SUPPLIED DATA:
*-*-*
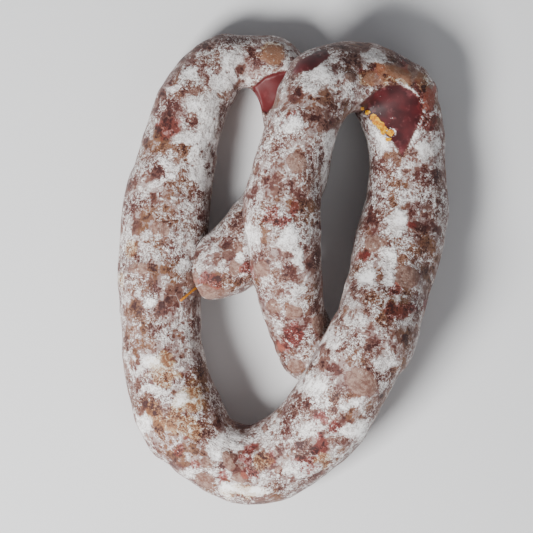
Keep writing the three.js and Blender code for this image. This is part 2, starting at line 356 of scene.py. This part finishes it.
def inside_distance(outline, places):
    """Distance of places in plan to a closed outline, positive inside it."""
    corners = np.array(outline, float)
    nearest = np.full(len(places), np.inf)
    inside = np.zeros(len(places), bool)
    for a, b in zip(corners, np.roll(corners, -1, axis=0)):
        edge = b - a
        share = np.clip(((places - a) @ edge) / (edge @ edge), 0, 1)
        nearest = np.minimum(nearest, np.linalg.norm(places - a - share[:, None] * edge, axis=1))
        crosses = (a[1] > places[:, 1]) != (b[1] > places[:, 1])
        with np.errstate(divide="ignore", invalid="ignore"):
            cross_x = a[0] + (places[:, 1] - a[1]) / edge[1] * edge[0]
        inside ^= crosses & (places[:, 0] < cross_x)
    return np.where(inside, nearest, -nearest)


# ---- The skin's shape ---------------------------------------------------------------------------


def make_rings():
    """Centre, radius, frame and distance along the casing of every ring."""
    plan = np.array([(x, y) for x, y, _, _ in STATIONS])
    profile = np.array([(radius, lift) for _, _, radius, lift in STATIONS])

    def centreline(at):
        radius, lift = catmull_rom(profile, 0, at).T
        return np.column_stack([catmull_rom(plan, 0.5, at), radius - SETTLE + lift * CROSSING])

    fine = np.linspace(0, 1, CENTRELINE_SAMPLES)
    steps = np.linalg.norm(np.diff(centreline(fine), axis=0), axis=1)
    length = np.concatenate([[0], np.cumsum(steps)])
    along = np.linspace(0, length[-1], round(length[-1] / RING_STEP) + 1)
    at = np.interp(along, length, fine)
    nudge = 1e-4
    tangent = centreline(np.minimum(at + nudge, 1)) - centreline(np.maximum(at - nudge, 0))
    tangent /= np.linalg.norm(tangent, axis=1)[:, None]
    side = np.cross(tangent, (0, 0, 1))
    side /= np.linalg.norm(side, axis=1)[:, None]
    return {
        "centre": centreline(at),
        "radius": catmull_rom(profile, 0, at)[:, 0],
        "tangent": tangent,
        "side": side,
        "up": np.cross(side, tangent),
        "along": along,
    }


def circle(rings, i, radius, out):
    """Offsets of a circle round ring i's centre, moved out along the casing."""
    angles = np.arange(SIDES) / SIDES * 2 * math.pi - math.pi / 2
    return (
        radius * np.cos(angles)[:, None] * rings["side"][i]
        + radius * np.sin(angles)[:, None] * rings["up"][i]
        + out * rings["tangent"][i]
    )


def skin_rows(rings):
    """Every row of the skin as (ring, offsets from its centre): first tail, body, second tail."""
    last = len(rings["radius"]) - 1
    turns = (np.arange(CAP_RINGS) + 1) / (CAP_RINGS + 0.5) * math.pi / 2

    def cap_row(i, turn, length):
        radius = rings["radius"][i]
        return i, circle(rings, i, radius * math.cos(turn), length * radius * math.sin(turn))

    rows = [cap_row(0, turn, -TAIL_CAP) for turn in turns[::-1]]
    rows += [(i, circle(rings, i, rings["radius"][i], 0)) for i in range(last + 1)]
    rows += [cap_row(last, turn, SECOND_TAIL_CAP) for turn in turns]
    return rows


def patches_at(patches, places, rough):
    """How deep inside the nearest patch each place lies: 1 in the middle, 0 well outside."""
    depth = np.zeros(len(places))
    for x, y, half_length, half_width, degrees in patches:
        c = math.cos(math.radians(degrees))
        s = math.sin(math.radians(degrees))
        dx = places[:, 0] - x
        dy = places[:, 1] - y
        u = (dx * c + dy * s) / (half_length + PATCH_MARGIN)
        v = (dy * c - dx * s) / (half_width + PATCH_MARGIN)
        inside = smoothstep(PATCH_OUTER, PATCH_INNER, np.hypot(u, v) + rough)
        depth = np.maximum(depth, inside)
    return depth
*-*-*
Quote every line of the data, word for word.

RESULT OF THE TASK:
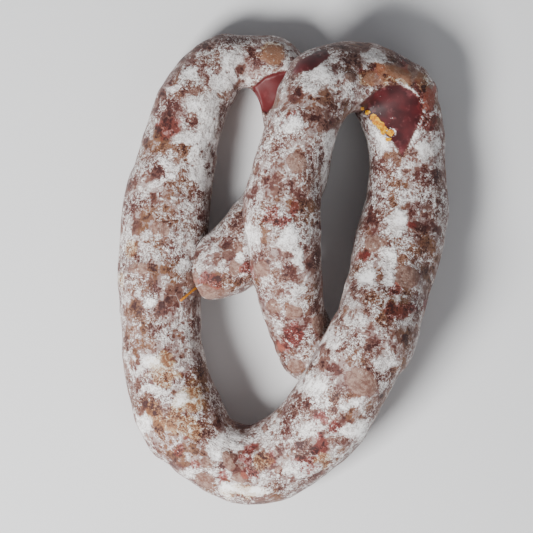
Keep writing the three.js and Blender code for this image. This is part 2, starting at line 356 of scene.py. This part finishes it.
def inside_distance(outline, places):
    """Distance of places in plan to a closed outline, positive inside it."""
    corners = np.array(outline, float)
    nearest = np.full(len(places), np.inf)
    inside = np.zeros(len(places), bool)
    for a, b in zip(corners, np.roll(corners, -1, axis=0)):
        edge = b - a
        share = np.clip(((places - a) @ edge) / (edge @ edge), 0, 1)
        nearest = np.minimum(nearest, np.linalg.norm(places - a - share[:, None] * edge, axis=1))
        crosses = (a[1] > places[:, 1]) != (b[1] > places[:, 1])
        with np.errstate(divide="ignore", invalid="ignore"):
            cross_x = a[0] + (places[:, 1] - a[1]) / edge[1] * edge[0]
        inside ^= crosses & (places[:, 0] < cross_x)
    return np.where(inside, nearest, -nearest)


# ---- The skin's shape ---------------------------------------------------------------------------


def make_rings():
    """Centre, radius, frame and distance along the casing of every ring."""
    plan = np.array([(x, y) for x, y, _, _ in STATIONS])
    profile = np.array([(radius, lift) for _, _, radius, lift in STATIONS])

    def centreline(at):
        radius, lift = catmull_rom(profile, 0, at).T
        return np.column_stack([catmull_rom(plan, 0.5, at), radius - SETTLE + lift * CROSSING])

    fine = np.linspace(0, 1, CENTRELINE_SAMPLES)
    steps = np.linalg.norm(np.diff(centreline(fine), axis=0), axis=1)
    length = np.concatenate([[0], np.cumsum(steps)])
    along = np.linspace(0, length[-1], round(length[-1] / RING_STEP) + 1)
    at = np.interp(along, length, fine)
    nudge = 1e-4
    tangent = centreline(np.minimum(at + nudge, 1)) - centreline(np.maximum(at - nudge, 0))
    tangent /= np.linalg.norm(tangent, axis=1)[:, None]
    side = np.cross(tangent, (0, 0, 1))
    side /= np.linalg.norm(side, axis=1)[:, None]
    return {
        "centre": centreline(at),
        "radius": catmull_rom(profile, 0, at)[:, 0],
        "tangent": tangent,
        "side": side,
        "up": np.cross(side, tangent),
        "along": along,
    }


def circle(rings, i, radius, out):
    """Offsets of a circle round ring i's centre, moved out along the casing."""
    angles = np.arange(SIDES) / SIDES * 2 * math.pi - math.pi / 2
    return (
        radius * np.cos(angles)[:, None] * rings["side"][i]
        + radius * np.sin(angles)[:, None] * rings["up"][i]
        + out * rings["tangent"][i]
    )


def skin_rows(rings):
    """Every row of the skin as (ring, offsets from its centre): first tail, body, second tail."""
    last = len(rings["radius"]) - 1
    turns = (np.arange(CAP_RINGS) + 1) / (CAP_RINGS + 0.5) * math.pi / 2

    def cap_row(i, turn, length):
        radius = rings["radius"][i]
        return i, circle(rings, i, radius * math.cos(turn), length * radius * math.sin(turn))

    rows = [cap_row(0, turn, -TAIL_CAP) for turn in turns[::-1]]
    rows += [(i, circle(rings, i, rings["radius"][i], 0)) for i in range(last + 1)]
    rows += [cap_row(last, turn, SECOND_TAIL_CAP) for turn in turns]
    return rows


def patches_at(patches, places, rough):
    """How deep inside the nearest patch each place lies: 1 in the middle, 0 well outside."""
    depth = np.zeros(len(places))
    for x, y, half_length, half_width, degrees in patches:
        c = math.cos(math.radians(degrees))
        s = math.sin(math.radians(degrees))
        dx = places[:, 0] - x
        dy = places[:, 1] - y
        u = (dx * c + dy * s) / (half_length + PATCH_MARGIN)
        v = (dy * c - dx * s) / (half_width + PATCH_MARGIN)
        inside = smoothstep(PATCH_OUTER, PATCH_INNER, np.hypot(u, v) + rough)
        depth = np.maximum(depth, inside)
    return depth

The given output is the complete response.